Algorithms such as std::ranges::includes are not included in this fix up because that algorithm works with input ranges, and the iterators returned from it by the time the algorithm completes can essentially be empty husks that contain no valuable information. The goal would be to have a well-specified return value for the iterators on algorithm success, where logically that information implies the whole range was examined.

std::ranges::lexicographic_compare returns whether or not the range is in lexicographic order: an enhancement to that would be to return the incremented-to-the-end first1 and first2 iterators in the case where the algorithm returns true for the result. Otherwise, the value of in1 and in2 are unspecified. Similarly for std::ranges::equal: the incremented iterators should be returned from equal in in1 and in2 if the algorithm returns true: otherwise, the value of the returned iterators is unspecified.

3.3. Questions

Question 1: These algorithms take in a range. We recognize that the result type is likely more ergonomic and efficient in terms of the amount of times an iterator has to be moved to store the result, and so recommended return types that return iterators like the other modified std::ranges algorithms. Still,

is it worthwhile to have the return results return a std::ranges::subrange<...> type, rather than just a result type with the iterators?
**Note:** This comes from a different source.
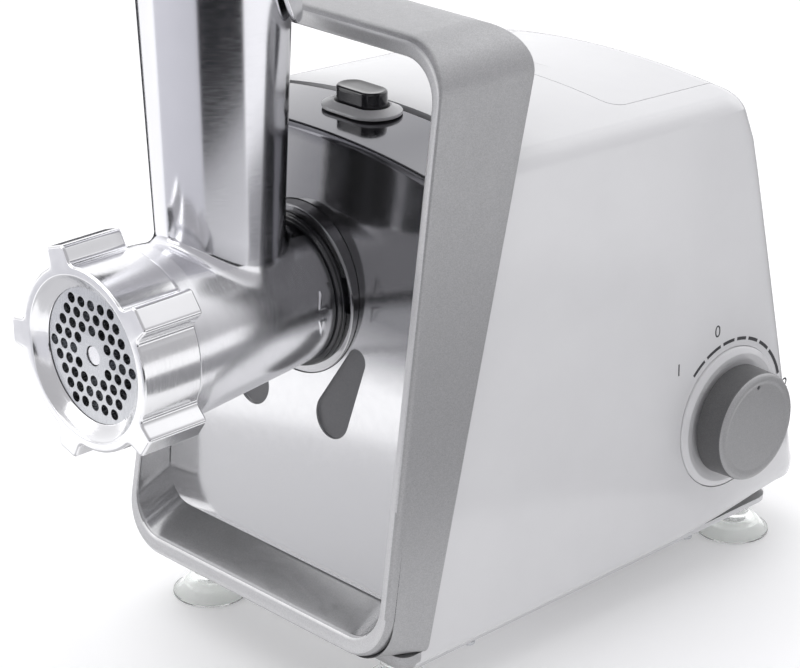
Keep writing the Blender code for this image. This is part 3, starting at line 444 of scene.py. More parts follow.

Question 2: Some of these algorithms are more or less trivial wrappers around their counterparts with no additional complexity requirements or guarantees obtain by metaprogramming checks. These are std::ranges::is_sorted, std::ranges::is_partitioned, and std::ranges::is_heap.

Is returning the iterator worth it when there are X_until versions of all these algorithms which do return the iterator and can be defined as convenience wrappers?